Speed limits: Speed limits are displayed in km/h and are typically:

  • 50km/h (31mph) in built-up areas
  • A maximum of 100km/h (62mph) outside built-up areas
  • 120km/h (74mph) limit on motorways along with a minimum speed of 60km/h (37mph).

Drink-drive limit: Spain's blood alcohol limit's 0.05%, dropping to 0.03% for drivers who got their licence within the past two years.

Passengers: Children under 12 years old and less than 1.35m (4'5") tall must travel in a car seat suited to their height and weight. They must sit in the back unless the seats are already occupied by other children.

Country-specific laws: You must carry a spare tyre or tyre repair kit, reflective jacket and warning triangle. It's against the law to sound your horn in urban areas unless it's an emergency. If you wear glasses to drive, the law states you must carry a spare pair.

Italy

Speed limits: Speed limits are displayed in km/h and are typically:

  • 50km/h (21mph) in built-up areas
  • 90km/h (55mph) outside built-up areas
  • 110km/h (68mph) on dual carriageways
  • 130km/h (80mph) on motorways.

If you've held your licence for three years or less, you're restricted to driving 90km/h (55mph) outside built-up areas and 100km/h (62mph) on motorways.

Drink-drive limit: The drink drive limit for Italy's 0.051%, dropping to zero for drivers who passed their test within the last three years.

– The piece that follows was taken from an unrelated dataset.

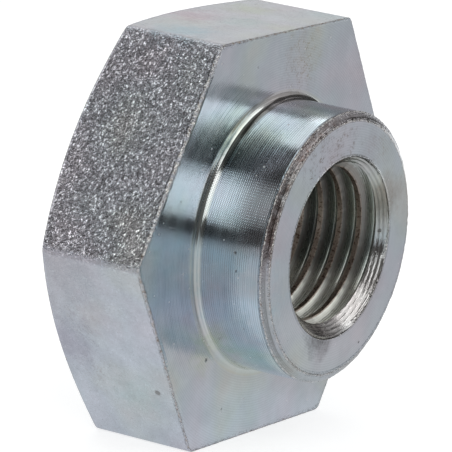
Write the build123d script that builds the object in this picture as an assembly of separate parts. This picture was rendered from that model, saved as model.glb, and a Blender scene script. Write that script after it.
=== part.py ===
from build123d import *
from build123d.topology import SkipClean
from math import ceil, cos, radians, tan
import os

# Hex weld nut, one piece: turned from hexagonal steel bar, tapped and zinc plated.
# The round boss drops into the hole of the sheet or tube that the nut is welded to,
# and the flat shoulder round the boss seats on the metal. The thread runs through.
# All sizes are in mm and degrees.
#
# The nut stands on one flat of its hexagon: +Z is up, the bore runs along Y and the
# boss points along -Y. The origin is on the bore's axis, in the plane of the shoulder.
# It is drawn with its axis upright, boss on top, and laid over as the last step.

# hexagonal body
ACROSS_FLATS = 36.0
HEX_LENGTH = 11.4             # shoulder to rear face
BAR_EDGE_RADIUS = 0.8         # rounded long edges of the rolled bar
REAR_FACE_DIAMETER = 34.4     # round rear face, inside the chamfer of the six corners
REAR_CHAMFER_ANGLE = 23.0     # between the chamfer and the rear face

# boss
BOSS_DIAMETER = 24.0
BOSS_LENGTH = 7.1             # shoulder to boss end
BOSS_CHAMFER_RADIAL = 0.75
BOSS_CHAMFER_AXIAL = 0.5
ROOT_BAND_LENGTH = 0.8        # tapered band that the tool's nose leaves next to the shoulder
ROOT_BAND_RISE = 0.12         # how far the band stands out where it meets the shoulder

# thread: ISO metric, right hand, one start
THREAD_DIAMETER = 16.0
THREAD_PITCH = 2.0
THREAD_ANGLE = 60.0           # between two flanks
THREAD_START = 266.0          # where round the axis the groove runs out of the boss end
COUNTERSINK_DIAMETER = 16.2
COUNTERSINK_ANGLE = 90.0      # between opposite walls

# sizes that follow from these
TOTAL_LENGTH = HEX_LENGTH + BOSS_LENGTH
BOSS_RADIUS = BOSS_DIAMETER / 2
MAJOR_RADIUS = THREAD_DIAMETER / 2
FLANK_SLOPE = tan(radians(THREAD_ANGLE / 2))
THREAD_DEPTH = THREAD_PITCH / 2 / FLANK_SLOPE * 5 / 8
MINOR_RADIUS = MAJOR_RADIUS - THREAD_DEPTH


def hexagonal_body():
    """Length of rounded hexagonal bar, its six rear corners turned off by one cone."""
    outline = RegularPolygon(ACROSS_FLATS / 2, 6, major_radius=False)
    outline = fillet(outline.vertices(), BAR_EDGE_RADIUS)
    bar = extrude(outline, -HEX_LENGTH)
    corner = ACROSS_FLATS / 2 / cos(radians(30))
    face = REAR_FACE_DIAMETER / 2
    rise = (corner - face) * tan(radians(REAR_CHAMFER_ANGLE))
    turned = Polyline(
        (0, 0, 0),
        (corner, 0, 0),
        (corner, 0, rise - HEX_LENGTH),
        (face, 0, -HEX_LENGTH),
        (0, 0, -HEX_LENGTH),
        close=True,
    )
    return bar & revolve(make_face(turned), Axis.Z)


def boss():
    """Round boss: tapered band at its root, straight wall, chamfer round its end."""
    section = Polyline(
        (0, 0, 0),
        (BOSS_RADIUS + ROOT_BAND_RISE, 0, 0),
        (BOSS_RADIUS, 0, ROOT_BAND_LENGTH),
        (BOSS_RADIUS, 0, BOSS_LENGTH - BOSS_CHAMFER_AXIAL),
        (BOSS_RADIUS - BOSS_CHAMFER_RADIAL, 0, BOSS_LENGTH),
        (0, 0, BOSS_LENGTH),
        close=True,
    )
    return revolve(make_face(section), Axis.Z)


def countersink():
    """Cone that opens the mouth of the bore, its wide end in the XY plane."""
    mouth = COUNTERSINK_DIAMETER / 2
    depth = (mouth - MINOR_RADIUS) / tan(radians(COUNTERSINK_ANGLE / 2))
    section = Polyline((0, 0, 0), (mouth, 0, 0), (MINOR_RADIUS, 0, -depth), (0, 0, -depth), close=True)
    return revolve(make_face(section), Axis.Z)


def bore_sectors():
    """The tapping bore as eight equal sectors, which share the walls between them.

    Cut one after the other they leave a bore wall of eight patches, so that the
    crest of the thread is a chain of short faces and not one strip many turns long.
    """
    span = 360 / 8
    sector = Cylinder(MINOR_RADIUS, TOTAL_LENGTH, arc_size=span,
                      align=(Align.NONE, Align.NONE, Align.MIN))
    first = THREAD_START + span / 2
    return [Pos(0, 0, -HEX_LENGTH) * Rot(0, 0, first + step * span) * sector for step in range(8)]


def groove_lengths():
    """The groove between the thread's crests, in half turns laid end to end.

    The section is the basic profile: flat at the major diameter, one eighth of the
    pitch wide, and widening along both flanks to a little inside the tapping bore.
    The helix starts one pitch behind the rear face and ends one past the boss end.
    """
    inside = MINOR_RADIUS - THREAD_PITCH / 12
    root = THREAD_PITCH / 16
    mouth = root + (MAJOR_RADIUS - inside) * FLANK_SLOPE
    section = Polyline(
        (inside, 0, -mouth),
        (MAJOR_RADIUS, 0, -root),
        (MAJOR_RADIUS, 0, root),
        (inside, 0, mouth),
        close=True,
    )
    half_turn = sweep(make_face(section), Helix(THREAD_PITCH, THREAD_PITCH / 2, inside), is_frenet=True)
    count = 2 * ceil(TOTAL_LENGTH / THREAD_PITCH + 2)
    lengths = []
    for step in range(count):
        height = BOSS_LENGTH + THREAD_PITCH - (step + 1) * THREAD_PITCH / 2
        angle = THREAD_START + 360 * (height - BOSS_LENGTH) / THREAD_PITCH
        lengths.append(Pos(0, 0, height) * Rot(0, 0, angle) * half_turn)
    return lengths


def weld_nut():
    """The whole nut with its axis upright: shoulder in the XY plane, boss on top."""
    nut = hexagonal_body() + boss()
    nut -= Pos(0, 0, BOSS_LENGTH) * countersink()
    nut -= Pos(0, 0, -HEX_LENGTH) * Rot(180, 0, 0) * countersink()
    with SkipClean():
        for cutter in bore_sectors() + groove_lengths():
            nut -= cutter
    return nut


os.makedirs("parts", exist_ok=True)
export_step(Rot(90, 0, 0) * weld_nut(), "parts/weld_nut.step")
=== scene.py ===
import bpy
import math
import numpy as np
from mathutils import Matrix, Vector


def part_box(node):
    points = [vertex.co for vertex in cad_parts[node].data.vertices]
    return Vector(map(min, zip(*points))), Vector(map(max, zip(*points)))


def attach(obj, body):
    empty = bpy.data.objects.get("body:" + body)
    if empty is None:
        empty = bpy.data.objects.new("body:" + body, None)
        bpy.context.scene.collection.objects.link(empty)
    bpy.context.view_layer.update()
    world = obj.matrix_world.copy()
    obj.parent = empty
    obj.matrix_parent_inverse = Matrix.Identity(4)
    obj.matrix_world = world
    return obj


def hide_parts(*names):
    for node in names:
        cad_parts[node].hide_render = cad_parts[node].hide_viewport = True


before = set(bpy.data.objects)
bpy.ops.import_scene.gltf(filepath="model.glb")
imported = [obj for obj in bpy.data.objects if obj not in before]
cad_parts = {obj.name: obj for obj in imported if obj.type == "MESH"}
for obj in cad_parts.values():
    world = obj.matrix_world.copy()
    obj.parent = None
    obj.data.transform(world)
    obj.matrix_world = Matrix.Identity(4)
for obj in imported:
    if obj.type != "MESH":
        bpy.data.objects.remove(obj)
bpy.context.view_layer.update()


# ---------------------------------------------------------------------------
# The bar. Hot rolled hexagonal steel bar, 36 mm across the flats, faced and parted
# off in a lathe. Its long edges come rounded from the rolls and its flats keep the
# rolled grain under the zinc. Sizes are in mm; the bore runs along Y, boss at -Y.
# ---------------------------------------------------------------------------
APOTHEM = 18.0
BAR_EDGE_RADIUS = 0.8
HEX_LENGTH = 11.4
REAR_FACE_RADIUS = 17.2
REAR_CONE_SLOPE = math.tan(math.radians(23.0))
FRONT_EDGE_BREAK = 0.11
SIDE_COLUMNS = 80
CORNER_COLUMNS = 10
CORNER_SPAN = math.radians(1.5)
LONG_EDGE_SPAN = math.radians(1.5)
COARSE_FLAT = (math.cos(math.radians(150.0)), 0.0, math.sin(math.radians(150.0)))
GRAIN_DEPTH = 0.66
FLAT_STAINS = (
    ((-8.0, 5.5, 18.0), 5.0, (0.79, 0.96, 1.0), 0.0),
    ((0.0, 4.6, 18.0), 4.2, (0.88, 1.0, 0.96), 0.0),
    ((-1.5, 8.8, 18.0), 4.8, (1.0, 0.83, 0.87), 0.0),
    ((0.5, 0.8, 18.0), 3.2, (1.0, 1.0, 0.89), 0.0),
    ((5.5, 7.5, 18.0), 4.0, (0.97, 1.0, 0.84), 0.0),
    ((9.0, 2.0, 18.0), 4.0, (0.91, 0.99, 0.98), 0.0),
    ((-17.5, 6.0, -6.0), 4.0, (1.0, 0.94, 0.95), 0.0),
    ((-13.0, 4.0, -13.0), 4.0, (0.90, 0.99, 0.98), 0.0),
    ((-14.2, 7.5, -11.5), 5.0, (0.84, 0.80, 0.78), 0.8),
    ((-16.8, 8.5, -7.0), 4.0, (0.86, 0.83, 0.80), 0.8),
    ((-15.6, 10.0, -9.0), 5.5, (0.80, 0.80, 0.83), 0.0),
)


def column_angles():
    """Angles round the bore: even along each flat and closer over each rounded corner."""
    corner = np.linspace(-CORNER_SPAN, CORNER_SPAN, CORNER_COLUMNS)
    flat = np.linspace(CORNER_SPAN, math.pi / 3 - CORNER_SPAN, SIDE_COLUMNS - CORNER_COLUMNS + 2)[1:-1]
    side = np.concatenate([corner, flat])
    return (side[None, :] + np.arange(6)[:, None] * math.pi / 3).ravel()


PHI = column_angles()
COLUMNS = len(PHI)
ROUND = np.ones(COLUMNS)


def hexagon_radius(inset):
    """Distance from the axis to the bar's outline, moved in by inset, at each column.

    Along a flat it is the apothem over the cosine of the angle from the flat's middle.
    Within a corner it is where the ray meets the corner's arc.
    """
    apothem = APOTHEM - inset
    arc = np.maximum(BAR_EDGE_RADIUS - inset, 0.05)
    off_corner = (PHI + math.pi / 6) % (math.pi / 3) - math.pi / 6
    flat = apothem / np.cos(math.pi / 6 - np.abs(off_corner))
    centre = (apothem - arc) / math.cos(math.pi / 6)
    reach = np.sqrt(np.maximum(arc**2 - (centre * np.sin(off_corner)) ** 2, 0.0))
    tangent = np.arctan2(arc * 0.5, centre + arc * math.cos(math.pi / 6))
    return np.where(np.abs(off_corner) < tangent, centre * np.cos(off_corner) + reach, flat)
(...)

Passengers: If you're driving your own car, any child restraints used must fall in line with UK legislation.

Country-specific laws: You must carry a reflective jacket and warning triangle at all times. Snow chains must be carried between 15th October and 15th April if you're traveling through the Val d'Aosta area, and between 1st November and 1st April in all other areas.

General tips for driving abroad

  • The majority of European countries require you to drive on the right-hand side of the road, which can take some getting used to. Drive with extra caution, particularly in the first few days of your trip.
  • If you're driving your own car, you must display a GB sign as failure to do so could result in an on-the-spot fine. You don't need a sticker if your car has a European licence plate that contains the GB symbol.
  • Check your insurance and breakdown policies include overseas travel and medical expenses. You might want to extend cover for a greater level of protection.
  • Put together a travel pack of essential documents, including: your driving licence and a photocopy, car registration form (V5), insurance and breakdown policy documents, and travel insurance documents and/or a European Health Insurance Card (EHIC).
  • The driving style in other European countries may be completely different to the UK, so be prepared.
  • Europe's stringent drink-drive laws mean just one beer could push you over the limit. It's simply not worth the risk.
  • Some countries — including Russia and Albania — require you to carry a Green Card as proof of European insurance. The Motor Insurance Bureau website has more information on the Green Car system.
  • On long trips, you should stop for at least 15 minutes every couple of hours.
  • The emergency number in Europe is 112. Only call this number if you need urgent help from the fire brigade, police or a medical team.
  • If you're involved in an accident, contact your insurer as soon as possible and make sure you take lots of pictures at the scene.
  • To prevent a breakdown, give your car a good service before you set off. Take a look at our car service checklist for some handy tips.
  • If you plan on hiring a car instead of driving your own, you can save yourself a lot of money by booking in advance. Spend time comparing deals, paying attention to the small print and any hidden costs. For more information, take a look at the AA's comprehensive guide to hiring a car abroad.

All information is correct at time of publication. Hastings Direct cannot be held responsible for any misinformation displayed.